Esta no es una pregunta retórica. Algunos autores, como Roemer en A general theory of explotation and clash, han defendido esa solución. Tampoco existiría un argumento de peso para tratar de modo distinto los activos obtenidos en la “lotería del mercado” o en la de la “herencia”. El absurdo de este planteamiento queda muy bien definido en la novela Facial justice de L. P. Harley en la que los guapos y los feos son obligados por el Estado a someterse a una operación de cirugía estética para asimilarlos a un estándar de belleza media. 

Todos los hombres no son iguales pero eso no es impedimento para que, legal y moralmente, tengan los mismos derechos civiles y políticos. Esa es una conquista de la civilización. Sin embargo, esa igualdad de trato conduce de manera inevitable resultados materiales desiguales. El liberalismo clásico se opuso y se opone a todo privilegio sancionado por ley, a cualquier iniciativa gubernamental que conceda ventajas especiales a algunos sin ofrecérselas a todos.

Pero un tratamiento igual dentro de las mismas leyes desemboca necesariamente en posiciones muy diferentes para los distintos individuos. Pretender acabar con esa situación con una fiscalidad confiscatoria mina los cimientos de una sociedad libre, castiga la valía individual y es letal para la prosperidad.
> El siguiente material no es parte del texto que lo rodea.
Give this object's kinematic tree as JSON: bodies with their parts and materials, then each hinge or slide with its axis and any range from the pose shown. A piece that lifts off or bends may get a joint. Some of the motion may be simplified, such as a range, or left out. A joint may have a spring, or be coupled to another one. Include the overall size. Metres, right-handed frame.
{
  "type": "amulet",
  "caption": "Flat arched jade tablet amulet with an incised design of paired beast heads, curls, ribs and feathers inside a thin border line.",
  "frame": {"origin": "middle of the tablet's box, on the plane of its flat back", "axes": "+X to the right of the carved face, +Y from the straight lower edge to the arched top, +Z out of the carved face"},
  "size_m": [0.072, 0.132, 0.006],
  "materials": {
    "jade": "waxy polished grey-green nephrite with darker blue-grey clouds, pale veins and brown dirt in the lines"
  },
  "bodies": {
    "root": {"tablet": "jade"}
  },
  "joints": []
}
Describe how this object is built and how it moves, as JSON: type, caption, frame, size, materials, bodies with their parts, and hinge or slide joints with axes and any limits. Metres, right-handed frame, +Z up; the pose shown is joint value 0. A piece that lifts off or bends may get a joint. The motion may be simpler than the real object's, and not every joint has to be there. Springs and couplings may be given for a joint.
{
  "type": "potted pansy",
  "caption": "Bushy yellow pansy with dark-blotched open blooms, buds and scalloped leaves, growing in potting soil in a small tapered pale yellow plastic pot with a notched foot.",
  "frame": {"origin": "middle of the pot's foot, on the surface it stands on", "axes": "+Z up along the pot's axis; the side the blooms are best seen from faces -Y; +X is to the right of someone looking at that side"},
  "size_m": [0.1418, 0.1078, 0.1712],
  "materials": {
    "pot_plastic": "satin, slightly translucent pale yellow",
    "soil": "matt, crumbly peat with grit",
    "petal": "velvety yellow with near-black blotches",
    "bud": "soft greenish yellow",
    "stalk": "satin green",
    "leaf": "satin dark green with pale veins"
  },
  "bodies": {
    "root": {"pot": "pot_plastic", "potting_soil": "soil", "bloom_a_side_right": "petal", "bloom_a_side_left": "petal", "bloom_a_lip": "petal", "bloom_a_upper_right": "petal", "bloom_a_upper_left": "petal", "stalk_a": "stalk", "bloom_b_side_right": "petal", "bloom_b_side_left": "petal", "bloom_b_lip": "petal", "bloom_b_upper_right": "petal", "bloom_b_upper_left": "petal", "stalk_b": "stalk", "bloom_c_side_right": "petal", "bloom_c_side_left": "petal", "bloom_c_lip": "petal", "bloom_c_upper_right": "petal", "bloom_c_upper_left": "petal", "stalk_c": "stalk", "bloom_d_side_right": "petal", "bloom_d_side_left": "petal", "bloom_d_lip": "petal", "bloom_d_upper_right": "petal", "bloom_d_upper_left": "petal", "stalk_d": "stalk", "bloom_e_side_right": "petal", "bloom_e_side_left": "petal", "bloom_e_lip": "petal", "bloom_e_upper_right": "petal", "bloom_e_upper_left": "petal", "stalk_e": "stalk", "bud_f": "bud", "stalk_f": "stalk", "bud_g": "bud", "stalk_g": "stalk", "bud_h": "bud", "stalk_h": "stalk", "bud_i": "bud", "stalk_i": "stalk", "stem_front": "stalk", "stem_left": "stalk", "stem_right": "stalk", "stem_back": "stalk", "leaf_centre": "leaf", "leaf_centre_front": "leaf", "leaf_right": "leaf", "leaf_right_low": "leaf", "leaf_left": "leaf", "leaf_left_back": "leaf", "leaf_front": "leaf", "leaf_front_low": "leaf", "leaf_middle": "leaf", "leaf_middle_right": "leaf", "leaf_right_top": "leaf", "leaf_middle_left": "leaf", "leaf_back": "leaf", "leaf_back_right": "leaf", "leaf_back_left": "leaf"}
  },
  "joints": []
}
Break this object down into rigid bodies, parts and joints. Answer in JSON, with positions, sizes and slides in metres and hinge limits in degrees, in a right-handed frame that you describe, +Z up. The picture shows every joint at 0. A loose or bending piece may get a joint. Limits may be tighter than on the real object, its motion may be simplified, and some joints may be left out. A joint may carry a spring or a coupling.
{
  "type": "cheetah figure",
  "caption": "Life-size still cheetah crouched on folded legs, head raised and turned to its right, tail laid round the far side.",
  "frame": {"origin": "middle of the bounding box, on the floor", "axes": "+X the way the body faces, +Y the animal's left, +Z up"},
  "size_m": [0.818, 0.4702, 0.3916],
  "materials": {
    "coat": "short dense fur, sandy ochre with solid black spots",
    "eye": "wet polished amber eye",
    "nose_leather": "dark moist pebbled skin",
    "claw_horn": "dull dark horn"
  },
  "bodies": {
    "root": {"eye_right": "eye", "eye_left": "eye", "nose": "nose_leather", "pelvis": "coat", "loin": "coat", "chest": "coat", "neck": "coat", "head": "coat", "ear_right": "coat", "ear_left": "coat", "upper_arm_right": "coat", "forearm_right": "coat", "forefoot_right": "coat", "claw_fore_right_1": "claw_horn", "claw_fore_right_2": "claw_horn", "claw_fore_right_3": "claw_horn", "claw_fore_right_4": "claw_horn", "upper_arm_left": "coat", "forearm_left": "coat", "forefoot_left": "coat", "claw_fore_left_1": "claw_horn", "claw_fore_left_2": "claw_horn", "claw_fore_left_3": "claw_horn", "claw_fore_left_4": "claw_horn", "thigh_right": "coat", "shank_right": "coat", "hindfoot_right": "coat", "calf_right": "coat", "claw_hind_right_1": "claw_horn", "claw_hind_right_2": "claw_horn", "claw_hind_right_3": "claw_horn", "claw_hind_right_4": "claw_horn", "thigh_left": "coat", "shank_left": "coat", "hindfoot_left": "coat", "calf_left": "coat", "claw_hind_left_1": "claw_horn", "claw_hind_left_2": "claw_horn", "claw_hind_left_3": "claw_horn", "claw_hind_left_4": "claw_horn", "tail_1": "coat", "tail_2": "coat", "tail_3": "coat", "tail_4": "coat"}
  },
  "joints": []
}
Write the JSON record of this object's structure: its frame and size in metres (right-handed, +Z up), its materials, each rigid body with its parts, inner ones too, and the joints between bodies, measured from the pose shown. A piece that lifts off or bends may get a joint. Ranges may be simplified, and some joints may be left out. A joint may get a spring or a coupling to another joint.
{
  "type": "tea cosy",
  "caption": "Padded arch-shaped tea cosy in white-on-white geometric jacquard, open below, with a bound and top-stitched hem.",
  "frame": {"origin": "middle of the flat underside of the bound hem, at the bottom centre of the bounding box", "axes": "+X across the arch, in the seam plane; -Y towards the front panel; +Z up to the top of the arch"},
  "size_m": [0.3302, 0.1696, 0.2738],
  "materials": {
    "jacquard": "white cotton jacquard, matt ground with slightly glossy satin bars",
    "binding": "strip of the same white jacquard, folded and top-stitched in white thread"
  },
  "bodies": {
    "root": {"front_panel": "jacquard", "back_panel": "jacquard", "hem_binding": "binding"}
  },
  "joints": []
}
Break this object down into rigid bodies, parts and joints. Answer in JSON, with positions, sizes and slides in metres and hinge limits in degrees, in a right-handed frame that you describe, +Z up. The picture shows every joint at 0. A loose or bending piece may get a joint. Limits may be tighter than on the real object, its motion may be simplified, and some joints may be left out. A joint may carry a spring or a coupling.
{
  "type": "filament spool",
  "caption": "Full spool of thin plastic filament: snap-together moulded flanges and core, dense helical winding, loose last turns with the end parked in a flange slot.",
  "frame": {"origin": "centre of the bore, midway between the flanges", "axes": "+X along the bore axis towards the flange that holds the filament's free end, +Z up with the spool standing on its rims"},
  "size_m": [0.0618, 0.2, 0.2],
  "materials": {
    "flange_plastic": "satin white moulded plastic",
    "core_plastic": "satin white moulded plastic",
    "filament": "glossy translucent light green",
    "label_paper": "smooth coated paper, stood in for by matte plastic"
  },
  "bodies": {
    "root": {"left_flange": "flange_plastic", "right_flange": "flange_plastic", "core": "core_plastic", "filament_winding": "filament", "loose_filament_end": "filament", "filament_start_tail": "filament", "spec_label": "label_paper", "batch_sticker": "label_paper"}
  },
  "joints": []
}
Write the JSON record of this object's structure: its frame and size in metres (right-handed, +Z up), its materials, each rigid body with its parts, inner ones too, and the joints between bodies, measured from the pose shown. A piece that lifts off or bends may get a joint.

En vez de penalizar a las rentas altas cuyo único resultado será desincentivar la generación de riqueza procedente de ellas y estimular su huida de España, el Gobierno debería bajar impuestos y crear, en lugar de destruir, un sistema educativo capaz de ofrecer a los jóvenes el acceso a un capital humano que les permita subir la escalera del ascenso social. En otras palabras, hacer todo lo contrario de lo que hace.